Many of these intermediaries hold their customers’ positions in consolidated or “omnibus” accounts with a fund. While an omnibus account is held on the books of a fund in the name of the financial intermediary, the account includes the shares of multiple investors in that fund who are customers of the intermediary. That means that when an intermediary submits its mutual fund transactions for an omnibus account, it often consolidates the transactions of all of its customers that are purchasing or redeeming shares of the same fund that day into one or a few “summary” transactions to be processed with the mutual fund. Omnibus accounts provide efficiencies that enable intermediaries to serve their customers better.

As we’ll see, investor use of financial intermediaries results in an information challenge for fund recordkeepers. As intermediaries continue to play an essential role on behalf of investors, they also now have an increasing impact on how funds operate.

Investor Use of Financial Intermediaries Limits Information for Funds

If a customer opens an account directly with a fund, the fund recordkeeper is required by law to maintain certain ownership and account information on the investor. But fund recordkeepers have little if any information about underlying customers that invest through an intermediary’s omnibus account. Instead, the shareholder reflected on the fund’s records is the financial intermediary (e.g., the broker-dealer, bank trust department, insurance company, or retirement plan administrator).

With omnibus accounts, the fund recordkeeper is not tracking which of the intermediary’s customers are buying or selling shares, how many of these customers are making transactions, or the number of individual transactions involved. Instead, the fund’s recordkeeper is tracking only the aggregate activity and overall total balance for the intermediary. The intermediary maintains the records of each individual customer’s transactions and provides information, such as trade confirmations, statements, tax documents, and shareholder communications to those customers.

In sum, investors’ extensive use of financial intermediaries to effect mutual fund transactions results in a mutual fund recordkeeper having limited information on the underlying shareholders. Indeed, federal privacy laws prohibit these intermediaries from sharing information with the fund except in limited circumstances. While the fund’s lack of information does not affect the shareholder’s legal rights, it does impair the fund’s ability to comply with any requirement predicated on the fund knowing the identity of its underlying shareholders.

The Practical Difficulties of Requiring Intermediaries to Provide Shareholder Information to Funds

So why not solve the funds’ lack of underlying shareholder information by requiring financial intermediaries to provide information on their customers to the funds? Two practical difficulties arise.

The first difficulty is regulatory. The SEC lacks legal authority over many financial intermediaries. While broker-dealers are subject to the SEC’s authority, and the SEC could legally compel them to provide funds the information, the SEC has no such authority over banks, retirement plans or their administrators, insurance companies, or other financial intermediaries.

The second is a business problem of duplication.
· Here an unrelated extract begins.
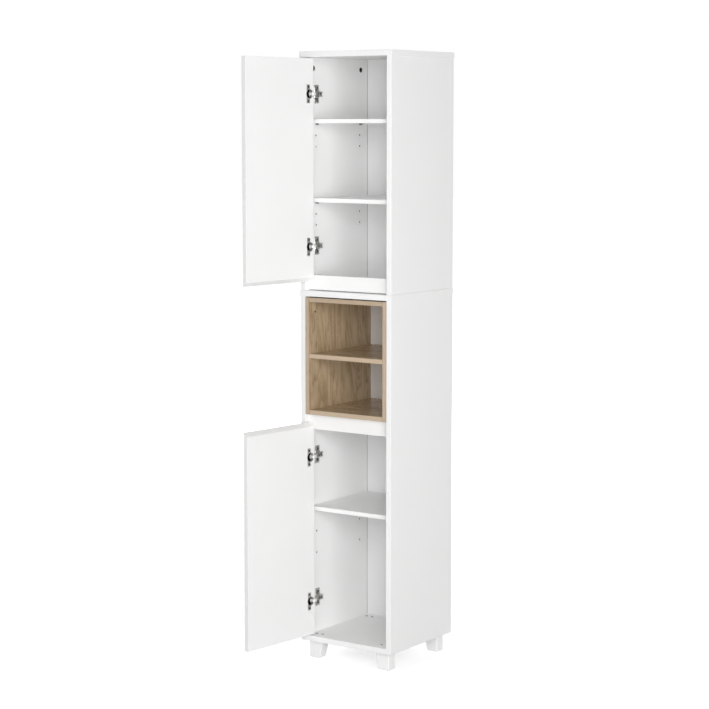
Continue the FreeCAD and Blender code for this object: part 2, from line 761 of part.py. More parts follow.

If the SEC were to require broker-dealers to provide funds information on all their accountholders holding mutual fund shares, funds would end up maintaining duplicative records (i.e., “shadow” recordkeeping). This would be operationally burdensome, redundant, and cost prohibitive, thereby adversely impacting all shareholders in a fund because the fund would be required to absorb this expense.

Rulemakings That Ignore These Realities Run into Trouble

Unfortunately, regulators keep overlooking these realities, imposing requirements that funds find impossible to comply with because the funds lack recordkeeping information about shareholders who purchased shares through financial intermediaries that utilize omnibus account arrangements. In the recent past, there have been two occasions—one relating to the SEC’s redemption fee rule and another to its “pay-to-play” prohibitions—when the SEC imposed such requirements on mutual funds. In both instances, the SEC ultimately revised the requirements to align them with the realities of the mutual fund business.
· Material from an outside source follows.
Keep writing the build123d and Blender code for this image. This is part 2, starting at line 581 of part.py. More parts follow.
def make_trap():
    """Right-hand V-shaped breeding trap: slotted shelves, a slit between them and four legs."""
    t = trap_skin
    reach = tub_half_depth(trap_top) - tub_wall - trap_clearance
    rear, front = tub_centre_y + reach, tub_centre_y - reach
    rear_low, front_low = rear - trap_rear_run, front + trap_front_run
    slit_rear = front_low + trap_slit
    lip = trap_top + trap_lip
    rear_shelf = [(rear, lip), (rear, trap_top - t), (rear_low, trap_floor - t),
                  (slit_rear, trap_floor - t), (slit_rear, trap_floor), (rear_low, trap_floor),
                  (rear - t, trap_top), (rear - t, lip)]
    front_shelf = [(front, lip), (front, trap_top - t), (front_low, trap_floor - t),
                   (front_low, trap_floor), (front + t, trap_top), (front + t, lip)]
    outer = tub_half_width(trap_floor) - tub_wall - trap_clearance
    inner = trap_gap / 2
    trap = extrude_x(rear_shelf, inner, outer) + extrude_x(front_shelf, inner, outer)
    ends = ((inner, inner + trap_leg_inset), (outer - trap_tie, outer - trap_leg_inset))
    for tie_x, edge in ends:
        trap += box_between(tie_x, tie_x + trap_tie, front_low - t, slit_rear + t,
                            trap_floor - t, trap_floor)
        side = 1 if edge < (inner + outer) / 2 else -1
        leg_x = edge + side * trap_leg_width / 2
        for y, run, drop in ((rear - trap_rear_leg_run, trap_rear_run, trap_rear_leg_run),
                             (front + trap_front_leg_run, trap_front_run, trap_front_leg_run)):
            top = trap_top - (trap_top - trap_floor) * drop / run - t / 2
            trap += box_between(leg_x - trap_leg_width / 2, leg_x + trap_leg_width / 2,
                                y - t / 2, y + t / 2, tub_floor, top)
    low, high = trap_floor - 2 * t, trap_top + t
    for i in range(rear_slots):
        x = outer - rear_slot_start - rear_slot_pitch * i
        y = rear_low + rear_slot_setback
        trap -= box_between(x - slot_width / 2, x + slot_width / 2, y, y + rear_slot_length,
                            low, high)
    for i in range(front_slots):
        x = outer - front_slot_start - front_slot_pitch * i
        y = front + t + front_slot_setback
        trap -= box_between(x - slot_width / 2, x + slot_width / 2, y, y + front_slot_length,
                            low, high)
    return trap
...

Despite this history, we see regulators repeating the mistake. There are now two proposals under consideration premised on this misunderstanding of mutual funds.

  • Money market funds: Reforms are being considered by the SEC that would require a fund to restrict investors’ access to a portion of their money market fund assets when redeeming proceeds from a money market fund account. Without a direct relationship with shareholders—which is often lacking when investors own money market funds through an intermediary—the fund is unable to restrict shareholders’ access singlehandedly.
  • Anti–money laundering requirements: These proposed rules may require funds to have certain information on individuals or entities (including beneficial owners) who own mutual fund shares, whether or not they are purchased through an intermediary. Currently, funds are required to verify the identity of named accountholders, which in many cases is the financial intermediary.

As the regulators consider future rulemakings relating to funds’ recordkeeping and compliance obligations, we hope that they remain cognizant of investors’ increasing use of financial intermediaries and the implications these types of arrangements have on the information available to a mutual fund recordkeeper about its underlying shareholders. In particular, they should avoid imposing on funds any legal duty that is predicated on the fund having information about underlying shareholders owning shares through a financial intermediary that utilizes omnibus accounts. As history has repeatedly demonstrated, compliance with any such obligations is impossible.

Kathleen Joaquin is chief industry operations officer at ICI.

Tamara K. Salmon is senior associate counsel at ICI.